Say firmly: "We will not have great questions decided by irrelevant agencies. Our husbands shall not come to us, reeking with carnage, for caresses and applause. Our sons shall not be taken from us to unlearn all that we have taught them of charity, mercy and patience. We women of one country will be too tender of those of another to allow our sons to be trained to injure theirs."
From the bosom of the devastated earth, a voice goes up with our own. It says, "Disarm, Disarm!"
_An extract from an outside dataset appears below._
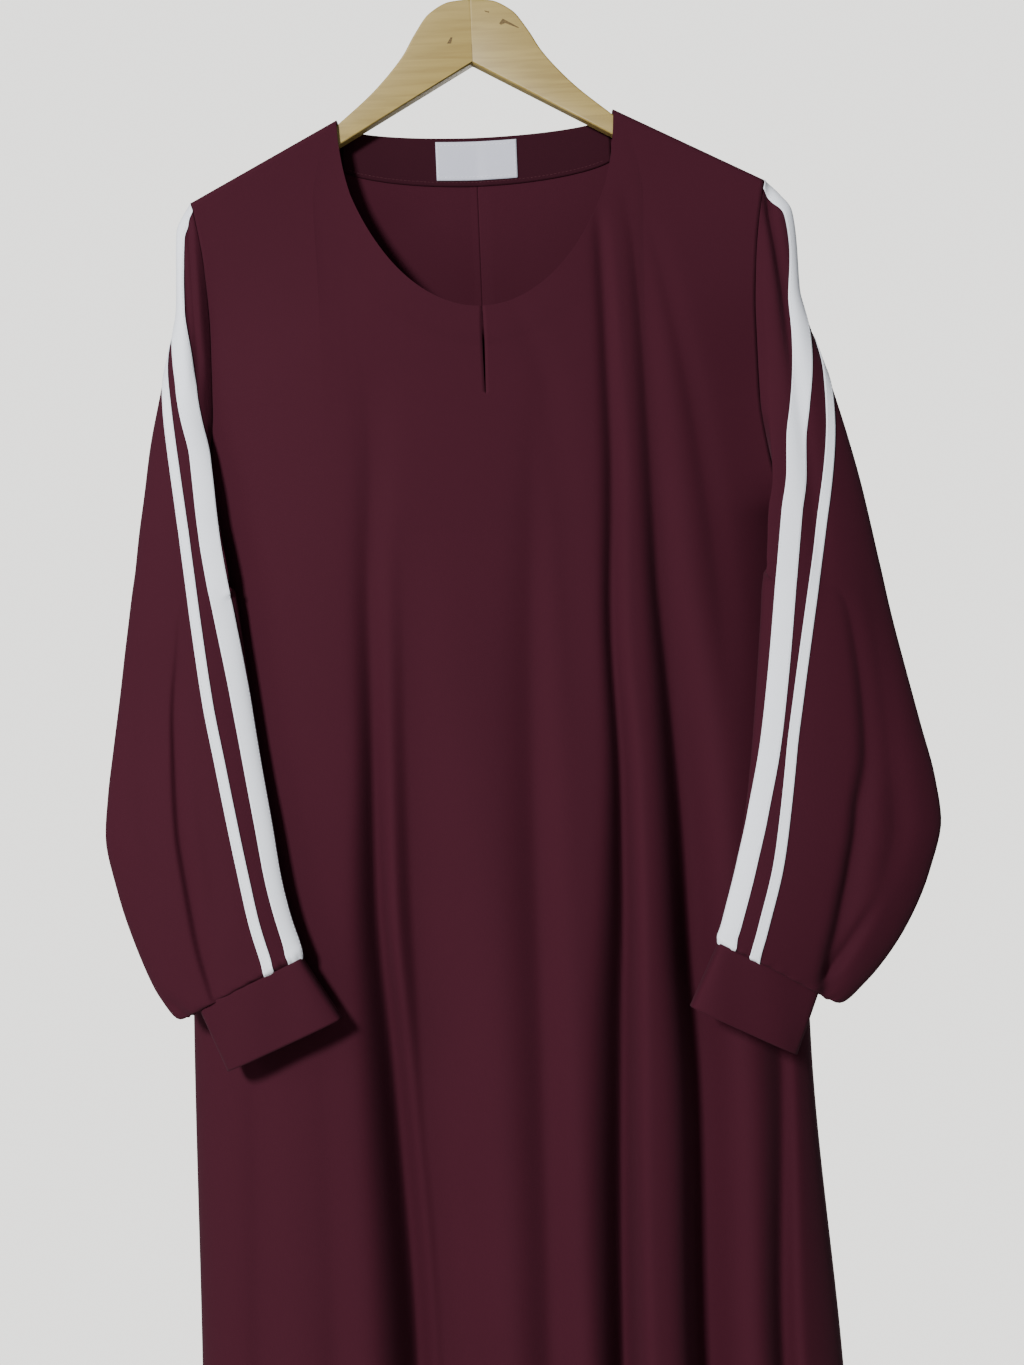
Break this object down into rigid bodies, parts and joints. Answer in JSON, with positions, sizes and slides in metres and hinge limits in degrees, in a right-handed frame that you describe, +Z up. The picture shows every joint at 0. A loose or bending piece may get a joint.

On the local NPR affiliate, the host asked these theatre goers to disarm. She echoed the words of Julia Ward Howe. These words startled me. Not only because I had never heard the story before, but perhaps because it seems so odd that this holiday was proclaimed as a demand for disarmament and peace. And yet, no one seems to be listening to Mom.
3 comments:
I had no idea. I like that! I need to remember that for next Mother's Day. Puts a whole new twist on it, doesn't it!
Thanks.
I don't know why, but your entry made me remember that fantastic George Michael song "Mother's Pride". Here, let me sing it for you...
Oh she knows
She takes his hand
And prays the child will understand
At the door they watch the men go by
In the clothes that daddy wore
Mother's pride
Baby Boy
His father's eyes
He's a soldier waiting for a war
Time will come
He'll hold a gun
His father's son
And as he grows
He hears the band
Takes the step from boy to man
And at the shore she waves her son goodbye
Like the man she did before
Mother's pride
Just a boy
His country's eyes
He's a soldier waving at the shore
And in her heart the time has come
To lose a son
And all the husbands, all the sons, all the lovers gone
They make no difference
No difference in the end
Still hear the women say "your daddy died a hero
In the name of God and man"
Mother's pride
Crazy boy
His lifeless eyes
He's a soldier now forever more
He'll hold a gun till kingdom come...
I love George Michael!
But, til kingdom come? Must any of our sons or daughers hold guns until the arrival of the kingdom? Doesn't help if I think it's already here, does it?